Michael Bay è una delle figure più discusse nell’ambiente del cinema mainstream americano. Il regista ha da subito incontrato il favore del grande pubblico, mentre il suo rapporto con la critica è stato (ed è tuttora) molto più complesso.
Di fatto l’opinione si è polarizzata su due posizioni sostanzialmente inconciliabili. I sostenitori esaltano il suo stile spettacolare, ipercinetico e l’azione costante dei suoi film, mentre i detrattori ne evidenziano gli eccessi visivi, uno stile certo non particolarmente raffinato e una banalità di fondo dei suoi film.
Che il suo stile abbia avuto un successo di pubblico innegabile è sotto gli occhi di tutti. Fare film per il grande pubblico non è un delitto (sia chiaro) e Bay ha ogni ragione sotto questo punto di vista.

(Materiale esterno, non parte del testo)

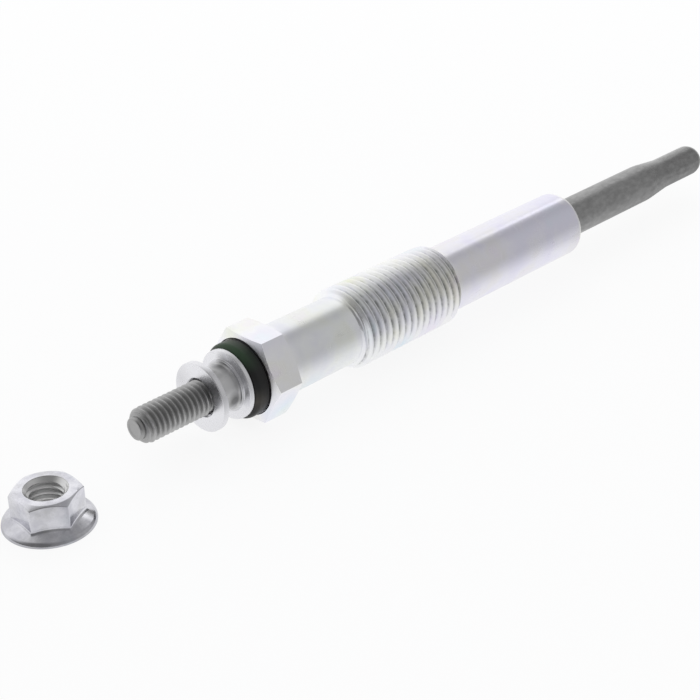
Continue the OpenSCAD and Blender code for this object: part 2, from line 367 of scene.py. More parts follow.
# even, very fine unevenness of a blasted, oxidised or moulded surface
def makeFineGrain():
    group, w = newGroup("fineGrain", [("Grains per mm", number, 6.0), ("Cloud", number, 0.5)],
                        [("Height", number), ("Blotch", number)])
    scale = w.product(w.source.outputs["Grains per mm"], perMm)
    fine = w.noise(w.place(), scale, 3.0, 0.6)
    cloud = w.noise(w.place(), w.product(scale, 0.08), 3.0, 0.6)
    w.put(fine, w.sink.inputs["Height"])
    w.put(w.mix(w.source.outputs["Cloud"], fine, cloud), w.sink.inputs["Blotch"])
    return group


turnedGrain = makeTurnedGrain()
platingTint = makePlatingTint()
handling = makeHandling()
crestMask = makeCrestMask()
fineGrain = makeFineGrain()
print("node groups made")


def newMaterial(name, metallic=0.0):
    material = bpy.data.materials.new(name)
    material.use_nodes = True
    tree = material.node_tree
    tree.nodes.clear()
    shader = tree.nodes.new("ShaderNodeBsdfPrincipled")
    shader.inputs["Metallic"].default_value = metallic
    output = tree.nodes.new("ShaderNodeOutputMaterial")
    tree.links.new(shader.outputs["BSDF"], output.inputs["Surface"])
    return material, Wiring(tree, sink=output), shader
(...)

Ma se vogliamo smarcarci dall’equazione guadagno uguale gran film, dobbiamo fare un passo oltre e cercare di indagare sul suo cinema.
Ecco una serie di elementi su cui concentrarsi nell’analizzare il cinema di Michael Bay. Un’operazione necessaria per capire il suo universo, ma anche per coglierne i limiti e i (grossi) difetti. Nel frattempo vi ricordiamo che stasera alle 21.20 su Italia 1 c’è Transformers!
1) Il cinema di Michael Bay è ripetitivo
Uno dei problemi (qualcuno direbbe caratteristiche) del cinema di Bay è la ripetitività . All’interno dei suoi film sembra esserci sempre lo stesso schema, che il regista applica pedissequamente nel girare le scene. Se è normale che un film abbia una struttura “solida” su cui basarsi, nelle sue opere rasenta l’eccesso.
La maggior parte delle scene si aprono con una visuale aerea (ripresa dall’elicottero che gira in tondo) dell’ambiente esterno. Inizia poi il dialogo, serratissimo, con campi e controcampi al limite della nausea e poi (finalmente, direbbe qualcuno) c’è l’azione.
Tutto è ipersemplificato, spesso con un uso sgrammaticato (ma questo lo vedremo dopo) della macchina da presa. La ricerca costante della velocità alle volte rende queste scene quasi incomprensibili da un punto di vista visivo-geografico, impedendoci di ricreare mentalmente la disposizione dei personaggi (e rendendo tutto più caotico).
2) Il patriottismo nauseante
Michael Bay ha legato a lungo il suo nome al produttore Jerry Bruckheimer, di nota fede repubblicana. Il patriottismo piuttosto evidente (che raggiunge livelli totali in Pearl Harbour) è sicuramente uno dei punti più difficili da digerire, soprattutto per un pubblico europeo più critico.
Sebbene i suoi film non trattino quasi mai direttamente questioni politiche, un certo tipo di retorica è molto spesso evidente (e, onestamente, nauseante). In film di certo non ricchi di spunti su cui ragionare, questi diventano ancora più evidenti e fastidiosi.
3) Magniloquenza (e vuotezza) di Michael Bay
Bay ha fatto della grandezza e dell’eccesso una cifra stilistica facilmente riconoscibile. Quello che da molti è stato definito Bayhem altro non è che una ricerca dell’eccesso visivo ad ogni costo, riempiendo il campo della macchina da presa con ogni oggetto (più grosso è, meglio è) possibile.
Questa ossessione per il dinamismo e la spettacolarizzazione di qualsiasi cosa riesce a stregare grandi pubblici per oltre 2 ore, mentre ad un occhio più critico risulta stucchevole già dopo pochi minuti.
Molti hanno commentato come Bay abbia tratto questo (ed altro) dalla cinematografia d’azione di Hong Kong. Se davvero è questo il caso (non mettiamo in dubbio abbia visto qualche film, almeno di John Woo) dimostra di aver capito ben poco di quel cinema, riproducendone la concitata azione senza alcuna grazia o ricercatezza.
Della ricerca visiva e delle splendide coreografie di Hong Kong non c’è minimamente traccia.
Il fatto stesso di riempire fino all’orlo l’inquadratura sembra a volte essere un tentativo di nascondere il vuoto abissale più concreto dei suoi film, che dietro le esplosioni e le scene d’azione (spesso mal dirette) ha veramente poco da dire.